Two sets of disappointing jobs data out of North America ahead of the weekend have conspired to push the two U.S. Dollar and Canadian Dollar lower, allowing for the Pound to catch a break and recover some lost value against its Canadian counterpart.

 The Canadian Dollar was softer against its major counterparts after it was reported the economy lost 207.1K jobs in April, which is more severe than the -175.0K the market was expecting.

Canada had added 303K jobs in March, a figure that may have elevated expectations going into the April report.

The disappointment offered some relief for the Pound-to-Canadian Dollar exchange rate (GBP/CAD) which has come under relentless selling pressure since April 20, when a high of 1.7588 was rejected.

The pair has retaken some lost ground to quote at 1.6965 at the time of writing.
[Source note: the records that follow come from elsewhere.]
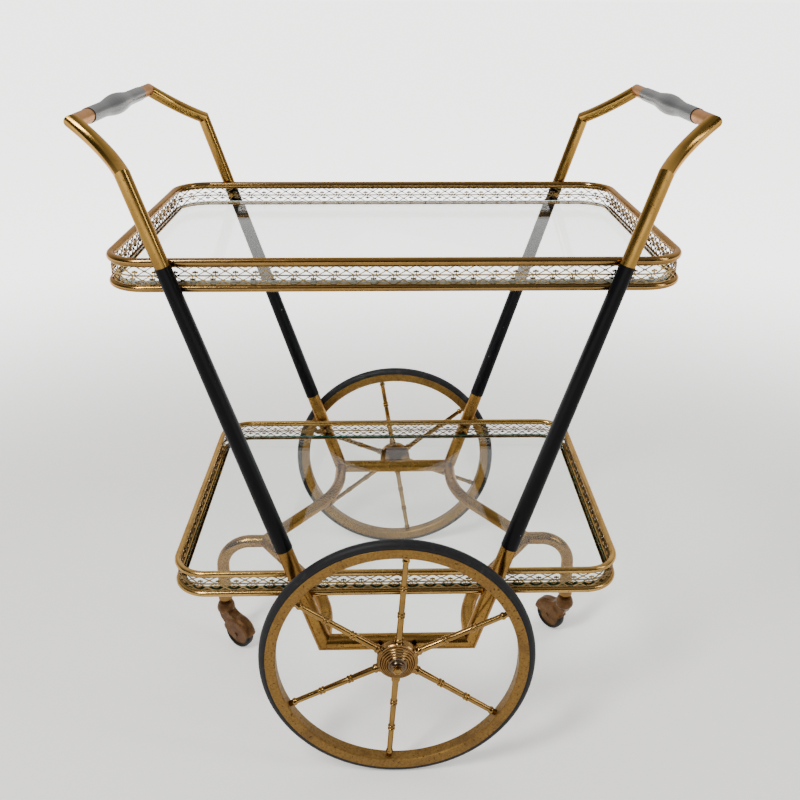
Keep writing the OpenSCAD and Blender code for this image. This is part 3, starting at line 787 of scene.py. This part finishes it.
# name, place and target in metres, size of the box in metres, power in watts
SOFT_BOXES = (
    ("key", (-1.1, -1.3, 2.3), (0, 0, 0.4), (0.45, 1.1), 70),
    ("top", (0.4, 0.5, 2.6), (0, 0, 0.3), (6.0, 6.0), 42),
    ("fill", (1.9, -0.9, 1.5), (0, 0, 0.4), (0.3, 1.3), 16),
)


def add_floor():
    corners = [(x * FLOOR_HALF, y * FLOOR_HALF, 0) for x, y in ((-1, -1), (1, -1), (1, 1), (-1, 1))]
    floor = piece("floor", corners, [(0, 1, 2, 3)], floor_paint_and_glow(), smooth=0)


def area_light(name, place, target, size, power):
    data = bpy.data.lights.new(name, "AREA")
    data.shape = "RECTANGLE"
    data.size, data.size_y = size
    data.energy = power
    lamp = bpy.data.objects.new(name, data)
    lamp.location = place
    lamp.rotation_mode = "QUATERNION"
    lamp.rotation_quaternion = (Vector(target) - Vector(place)).to_track_quat("-Z", "Y")
    bpy.context.scene.collection.objects.link(lamp)


def add_room():
    """A pale room, dimmer on the camera's side, that the camera itself sees as an even white."""
    world = bpy.data.worlds.new("studio")
    bpy.context.scene.world = world
    world.use_nodes = True
    tree = world.node_tree
    background = tree.nodes["Background"]
    background.inputs["Color"].default_value = ROOM_COLOUR
    backdrop = tree.nodes.new("ShaderNodeBackground")
    backdrop.inputs["Color"].default_value = BACKDROP
    split = tree.nodes.new("ShaderNodeSeparateXYZ")
    tree.links.new(tree.nodes.new("ShaderNodeTexCoord").outputs["Generated"], split.inputs[0])
    shade = tree.nodes.new("ShaderNodeMapRange")
    shade.interpolation_type = "SMOOTHSTEP"
    shade.inputs["From Min"].default_value, shade.inputs["From Max"].default_value = ROOM_FADE
    shade.inputs["To Min"].default_value = ROOM_DIM
    shade.inputs["To Max"].default_value = ROOM_BRIGHT
    tree.links.new(split.outputs["Y"], shade.inputs["Value"])
    tree.links.new(shade.outputs[0], background.inputs["Strength"])
    ray = tree.nodes.new("ShaderNodeLightPath")
    mix = tree.nodes.new("ShaderNodeMixShader")
    tree.links.new(ray.outputs["Is Camera Ray"], mix.inputs[0])
    tree.links.new(background.outputs[0], mix.inputs[1])
    tree.links.new(backdrop.outputs[0], mix.inputs[2])
    tree.links.new(mix.outputs[0], tree.nodes["World Output"].inputs["Surface"])


# ---------------------------------------------------------------- assembly

# start of the node's name, material
LOOKS = (
    ("bottom_bar", "low_brass"),
    ("lower_leg", "low_brass"),
    ("leg_sleeve", "lacquer"),
    ("upper_leg", "leg_brass"),
    ("handle_arm", "handle_brass"),
    ("handle_rods", "steel"),
    ("handle_ferrules", "ferrule_brass"),
    ("handle_grip", "grip"),
    ("upper_top", "rail_brass"),
    ("upper_bottom", "rail_brass"),
    ("upper_ledge", "rail_brass"),
    ("lower_top", "low_rail_brass"),
    ("lower_bottom", "low_rail_brass"),
    ("lower_ledge", "low_brass"),
    ("tray_screws", "bright_brass"),
    ("caster_branch", "low_brass"),
    ("caster_neck", "low_brass"),
    ("caster_ferrule", "hub_brass"),
    ("wheel_axles", "steel"),
    ("front_rim", "rim"),
    ("back_rim", "rim"),
    ("front_tyre", "tyre"),
    ("back_tyre", "tyre"),
    ("left_fork", "hood"),
    ("right_fork", "hood"),
    ("left_caster_axle", "hood"),
    ("right_caster_axle", "hood"),
    ("left_caster_wheel", "hood"),
    ("right_caster_wheel", "hood"),
    ("left_caster_tyre", "roller"),
    ("right_caster_tyre", "roller"),
)
CAD_SMOOTH = 30


def dress_cad_nodes(materials):
    """Gives every carried-over node its material, and smooth shading up to its real edges."""
    for name, node in NODES.items():
        for start, look in LOOKS:
            if name.startswith(start):
                node.data.materials.clear()
                node.data.materials.append(materials[look])
                break
        node.data.shade_smooth()
        node.data.set_sharp_from_angle(angle=math.radians(CAD_SMOOTH))


add_camera()
add_floor()
add_room()
for soft_box in SOFT_BOXES:
    area_light(*soft_box)

MATERIALS = make_materials()
dress_cad_nodes(MATERIALS)
gallery("upper", MATERIALS["strip_brass"])
gallery("lower", MATERIALS["strip_brass"])
# the upper plate's edge is painted light, the lower plate's edge painted shade over the glass's own green
shelf("upper", MATERIALS["glass_face"], MATERIALS["pale_edge"])
shelf("lower", MATERIALS["glass_face"], MATERIALS["dark_edge"])
for wheel_side, wheel in ((FRONT, "front"), (BACK, "back")):
    spokes(wheel_side, wheel, MATERIALS["bright_brass"])
    hub(wheel_side, wheel, MATERIALS["hub_brass"])
    dome_cap(wheel_side, wheel, MATERIALS["cap_bronze"])
    axle_nut(wheel_side, wheel, MATERIALS["bright_brass"])
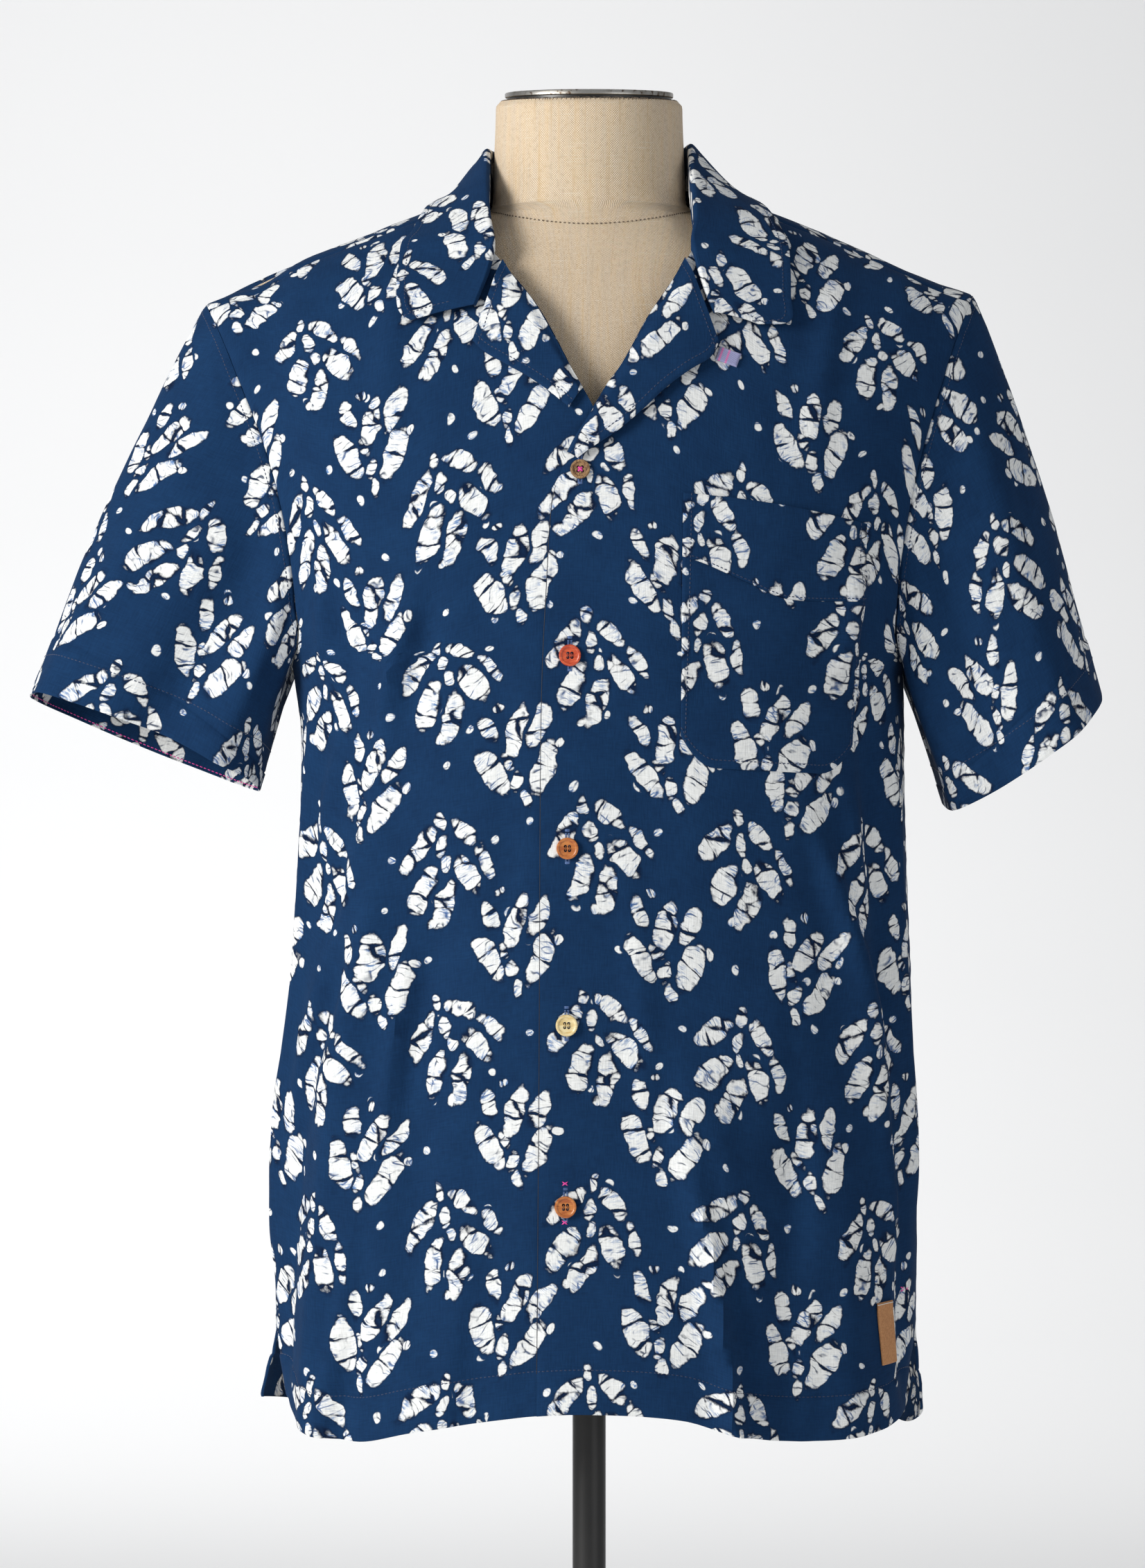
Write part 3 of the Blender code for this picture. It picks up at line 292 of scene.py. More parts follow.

The disappointing employment figures out of Canada were mirrored by a similar disappointment south of the border, where the U.S. non-farm payrolls report was surprisingly poor.

Canadian employment changes

Markets were expecting a poor report as the Canadian economy was hit by a third wave of coronavirus infections in March which lead to restrictions on movement and economic activity being imposed by the government.

"Job losses were once again heavily concentrated in the 'high-contact' services sector and at the lower end of the wage scale, where government pandemic support programs provide a larger relative income offset," says Nathan Janzen, Senior Economist at RBC Economics.

RBC Capital economists note the drop in April employment to have been more broadly-based than job losses during the second virus wave over the winter.

They note hours worked fell 2.7%, flagging a likely decline in April GDP as well.

"As in prior waves of virus spread, employment will rebound once containment measures can be eased. And that light at the end of the tunnel is getting closer with vaccination rates ramping up," says Janzen.

Indeed, those watching GBP/CAD should be aware that the trend currently favours the Canadian Dollar and the disappointing jobs data are in isolation likely not enough to shift trend.